The War on Dissent

"It's popular to say that corporate globalization is war by other means, but what went down in Miami during the FTAA skipped the part about other means," Rebecca Solnit writes for tomdispatch.com. "And though it was most directly ... an assault on the bodies of protestors, it was first an assault against the right of the people peaceably to assemble and other first amendment rights, a dramatic example of how hallowed American rights are being dismantled in the name of the war on terrorism. For months beforehand, Police Chief John Timoney ... had portrayed protestors as terrorists and the gathering in Miami as a siege of the city." Not only were the public and media frightened by Timoney's depiction of the planned protests, "[t]here's little doubt that the police themselves buy the propaganda," Russell Mokhiber and Robert Weissman write.

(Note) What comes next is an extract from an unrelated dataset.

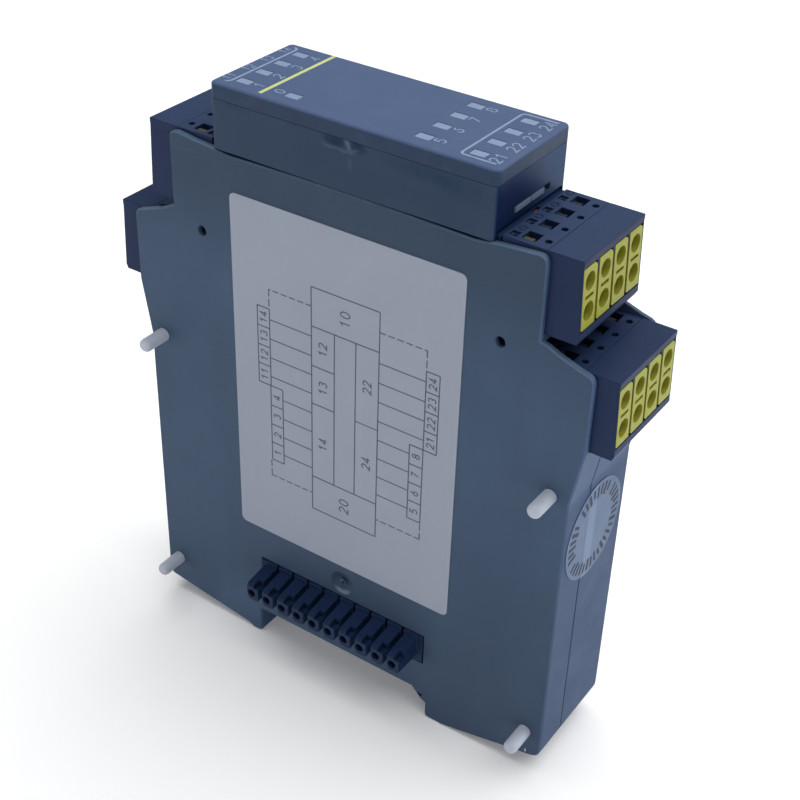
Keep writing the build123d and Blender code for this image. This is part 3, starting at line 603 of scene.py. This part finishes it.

Having been thoroughly indoctrinated on threat posed by protestors and emboldened with new quasi-military equipment, "the police were, to say the least, overeager to lunge at protesters," Mokhiber and Weissman write. "After last week, no one should call what Timoney runs in Miami a police force," Democracy Now! producer Jeremy Scahill writes. It's a paramilitary group. ... The forces fired indiscriminately into crowds of unarmed protesters. Scores of people were hit with skin-piercing rubber bullets; thousands were gassed with an array of chemicals. On several occasions, police fired loud concussion grenades into the crowds. Police shocked people with electric tazers. Demonstrators were shot in the back as they retreated."